Records shown:
——

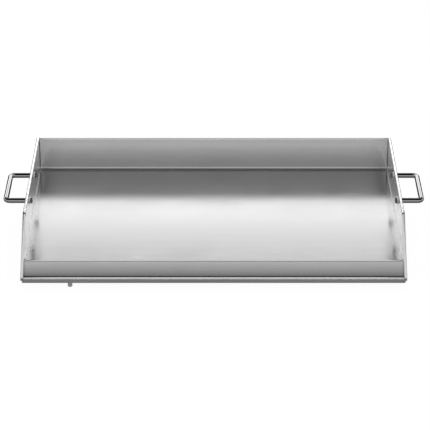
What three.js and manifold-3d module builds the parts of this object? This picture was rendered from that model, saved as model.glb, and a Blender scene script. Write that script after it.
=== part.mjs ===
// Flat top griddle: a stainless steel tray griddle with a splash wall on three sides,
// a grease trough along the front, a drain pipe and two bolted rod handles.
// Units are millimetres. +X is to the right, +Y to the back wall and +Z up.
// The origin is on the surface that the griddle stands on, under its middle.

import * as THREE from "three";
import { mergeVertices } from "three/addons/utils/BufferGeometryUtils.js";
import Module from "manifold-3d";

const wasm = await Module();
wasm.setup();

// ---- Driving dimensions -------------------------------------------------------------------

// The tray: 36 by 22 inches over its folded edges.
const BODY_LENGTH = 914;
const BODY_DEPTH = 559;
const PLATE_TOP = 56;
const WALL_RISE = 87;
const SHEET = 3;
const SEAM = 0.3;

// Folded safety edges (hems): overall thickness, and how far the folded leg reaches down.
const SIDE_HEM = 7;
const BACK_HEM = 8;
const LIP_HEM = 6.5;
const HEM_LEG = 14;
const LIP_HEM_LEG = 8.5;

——

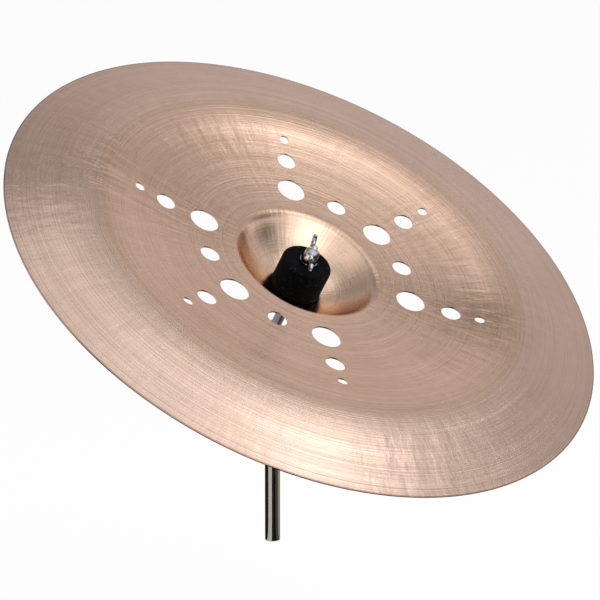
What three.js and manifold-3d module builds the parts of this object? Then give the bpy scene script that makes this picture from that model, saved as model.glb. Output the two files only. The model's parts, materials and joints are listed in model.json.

——

Job:
Which lines of the material contain the string "script"? List each of them.

Task output:
What three.js and manifold-3d module builds the parts of this object? This picture was rendered from that model, saved as model.glb, and a Blender scene script. Write that script after it.
What three.js and manifold-3d module builds the parts of this object? Then give the bpy scene script that makes this picture from that model, saved as model.glb. Output the two files only. The model's parts, materials and joints are listed in model.json.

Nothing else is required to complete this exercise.